Obviously, after the Second World War, we built very fast, and the federal government was a key player in that. They got the job done in 10 years. We solved the housing crisis, yet it seems to me that now it's getting worse. Can you speak to the accumulation of process, delay and fees?
President, Residential Construction Council of Ontario
Absolutely, and it's a great question.
The thing that happened, and it's a little...well, I don't want to say insidious, because that speaks of mal-intent. What happened was that no one was really paying attention to the overall picture, the overall housing environment, and looking at the connections with health care, education, early childhood development and things like that, which it affects. Housing is a fundamental need, like food and security. It's different in economic terms. It's not a want, although it is a want for some people.

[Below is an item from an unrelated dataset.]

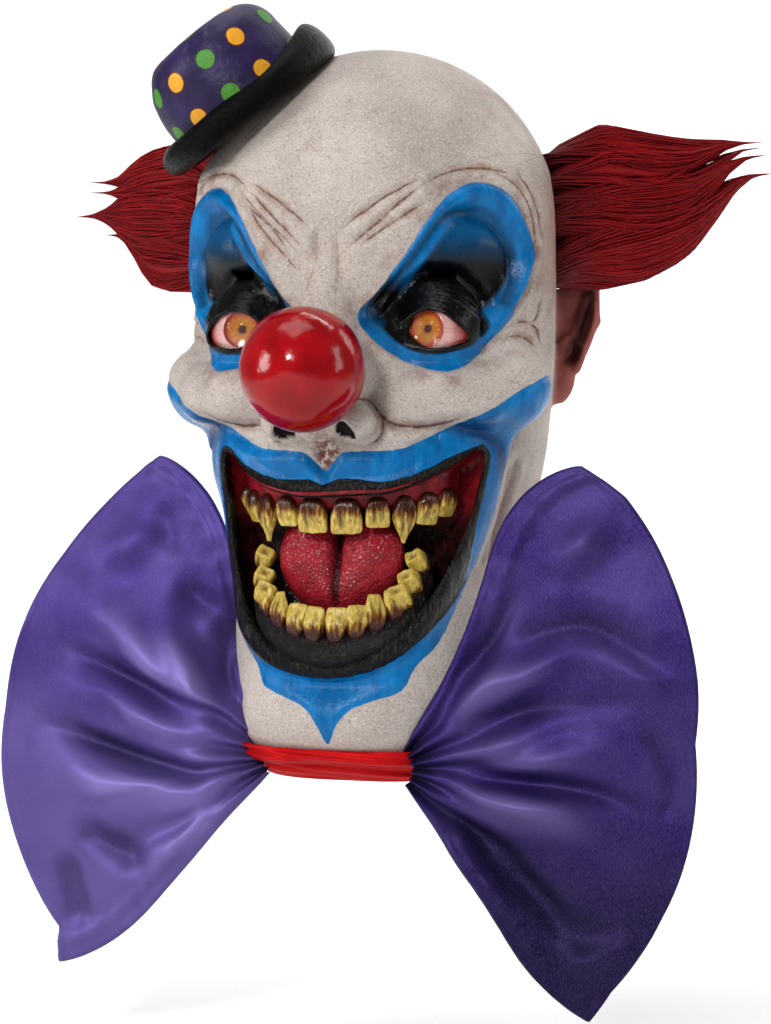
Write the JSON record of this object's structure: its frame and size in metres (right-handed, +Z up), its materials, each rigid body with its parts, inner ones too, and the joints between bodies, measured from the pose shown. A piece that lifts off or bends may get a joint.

The big problem is that the process became more complex. Regulations grew. No one was looking at how everything came together. You had different levels of government in our wonderfully decentralized country, the most decentralized in the developed world, with multiple agencies and government bodies—we counted 45 government entities that are involved in the approvals process—and it became a mess.
Of course, buildings became more complex—we're building greener and trying to reduce carbon and things like that as best we can—and we're doing a pretty good job on that, I would say, but it was just that no one was at the helm. It was like you had a boat without a bridge.
Conservative
Scott Aitchison Conservative Parry Sound—Muskoka, ON
You got into a couple of very interesting topics there. Clearly, it's not just one particular level of government that has accumulated the process. Obviously, for a lot of the efficiency requirements and stuff, that has been more of a federal push, and much of that has been good. I'm sure some of it has not been good, but in terms of that stuff, can you speak to how much some of these suggested changes to code at the federal level have added to the cost of a home?